The kitchen I bought was rough. Tight clearances, dead zones in the layout, storage that was either too deep to use or too shallow to matter. A fluorescent panel light hanging from the ceiling like a hazard. Finishes that hadn't been updated in decades.

But I could see what it could be. I dreamed big — knock a wall down, open the ceiling, six months tops. Easy.

What nobody tells you: Building in a new state means new rules. Different materials, hurricane codes, truss roofing instead of traditional gable framing, plumbing trapped in concrete slab. The dream collides hard with engineers, inspectors, permit offices, and budget reality. Have a clear vision — and a healthy dose of patience.

I hadn't done my homework on building codes, especially the stricter enforcement that came after hurricane seasons. Hiring the wrong contractors early cost us months. Write down your plan. Then stick to it.

The plan: more decisions than you ever imagined

Before a single cabinet goes in, you're actually deciding how you cook, how you move through your kitchen, and how you store everything you own. Layout. Sink placement. Appliance choices. Cabinet depth. Flooring grain direction. Handle placement. Grout color and thickness. Switch locations. Paint sheen. Dimmer type. Subfloor prep.

And that's before you've agonized over the backsplash.

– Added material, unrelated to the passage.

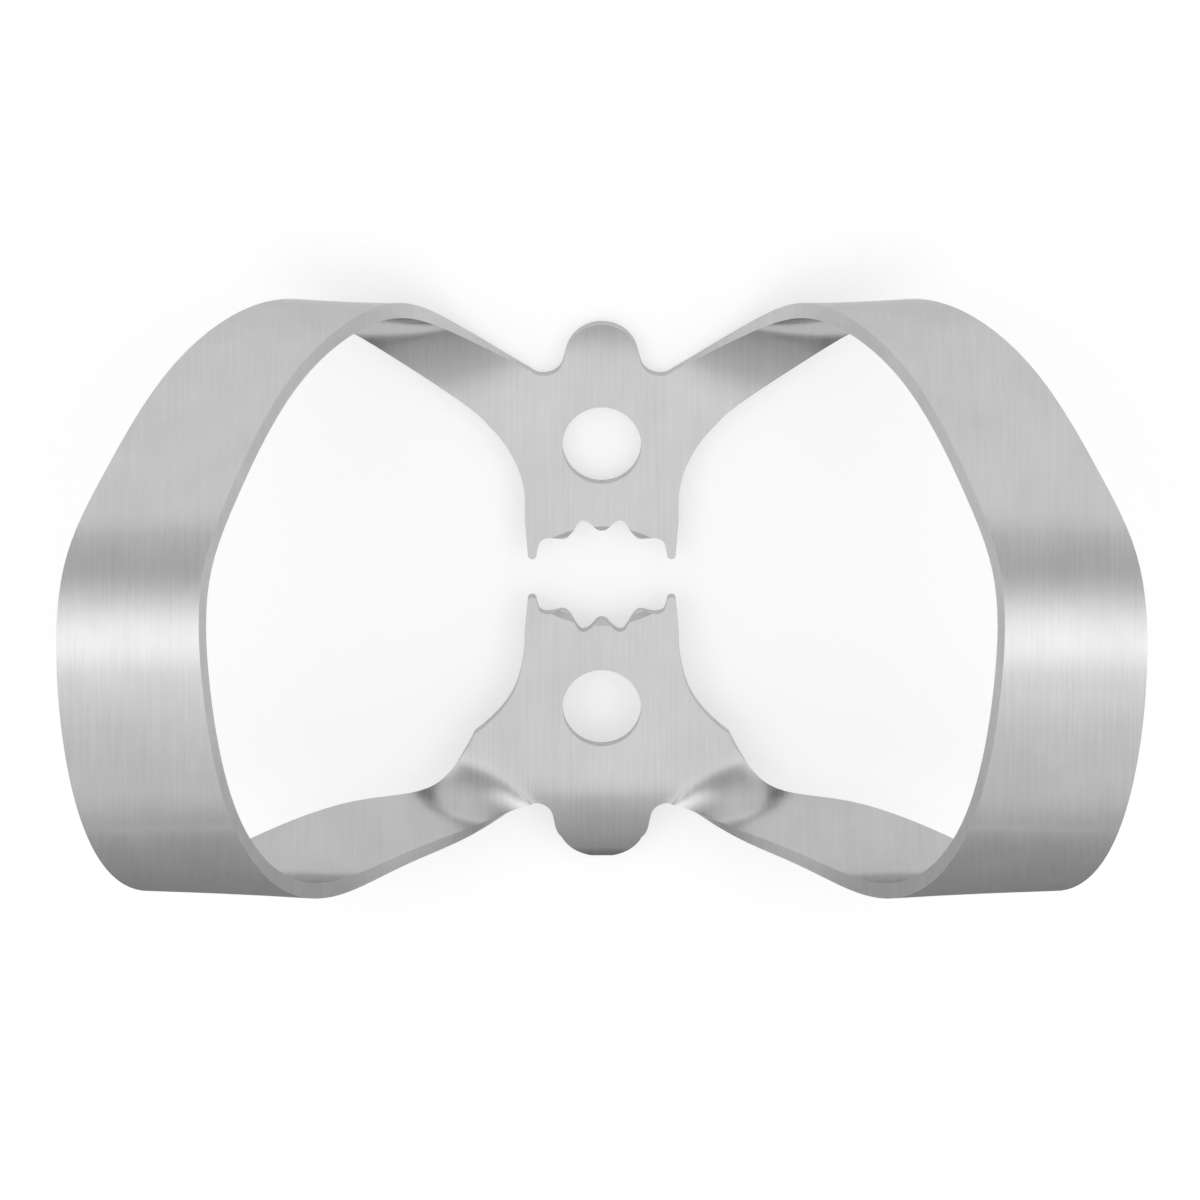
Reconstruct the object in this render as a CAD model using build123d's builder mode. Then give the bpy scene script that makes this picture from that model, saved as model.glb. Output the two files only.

What nobody tells you: You don't just "pick cabinets and some finishes" and you're done. There are hundreds of decisions nested inside the obvious ones — and the deeper you get, the more tired you are when you have to make them. Do as much deciding upfront as you possibly can.

Start with the building department — it's free, open to the public, and will tell you what's actually possible in your house. Tour showrooms. Watch videos. Get multiple estimates. Ideas and constraints surface during those conversations that you'll never find online.

The order of operations: get this wrong and weeks disappear

This is the part that derails most renovations. The sequence matters more than almost anything else.

  1. Demo — and find out what's actually inside your walls
  2. Framing adjustments (if any)
  3. Electrical and plumbing rough-in — all decisions finalized before drywall
  4. Inspections
  5. Venting
  6. Drywall
  7. Flooring (LVP goes in after cabinets for easier future replacement)
  8. Cabinets installed
  9. Countertops templated, fabricated, then installed
  10. Backsplash
  11. Fixtures and trim-out
  12. Hood and finishing details

Cabinets and appliances run 10–12 weeks standard. If either is delayed, everything else stops. You cannot template countertops until cabinets are installed — so even if your slabs have been sitting in a warehouse for months, you're still waiting. The whole project orbits those two lead times.

Order early. Get fixtures on-site. Unbox and inspect immediately — damage discovered on installation day adds weeks. Fixtures don't spoil.

What nobody tells you: The "extras" are where budgets quietly collapse. Pendant lights at $400–$1,000 each. Handles at $10–$120 a piece, multiplied by 35 pulls. Recessed lights at $100 each, plus install. Backsplash tile. Faucets. It adds up faster than any estimate prepares you for. Always ask for a total for your allowances — in writing.

The chaos phase: the part nobody posts

There is a period — sometimes weeks, sometimes months — where the kitchen is a war zone and you genuinely cannot picture ever cooking in it again. Trades overlap or don't show. Permits get missed. Parts arrive damaged. Contractors ghost you mid-install.

This is where bad decisions happen. You're exhausted, over budget, and you just want it done. That's exactly when to slow down.

What nobody tells you: Nobody is as invested in your home as you are. Check progress regularly. Catch mistakes early — take photos and video daily if you can. Those pictures will also tell you where pipes and wires are buried when you need to know five years from now.

Don't be afraid to pause work to get organized. Just don't pause for long — momentum matters, and "has to be done" tends to fit their schedule more than yours.

The finish line (which is not actually a line)

The finish line is a neighborhood, not a stripe you cross. As you approach it, there's always something: a damaged piece that needs replacing, a scuffed surface, a detail still outstanding, a part on backorder. That is normal. It is not failure.

You will regret something. You'll catch a detail too late, miss a touch-up, second-guess a choice at 11pm. Move on. There's always the next renovation.

The big takeaways

  • Know your budget — and what's actually in it. Ask for allowance totals in writing before work starts.
  • Do your homework before you start, not during. Visit the building department, tour showrooms, get multiple estimates.
  • Protect the order of operations. Cabinets and appliances drive your entire timeline — treat their lead times as sacred.
  • Make decisions early and follow through. Decision fatigue is real. Future you will thank present you for deciding now.
  • You're the boss. Don't accept whatever fixture or finish is "specified" if you can choose better. It's your house.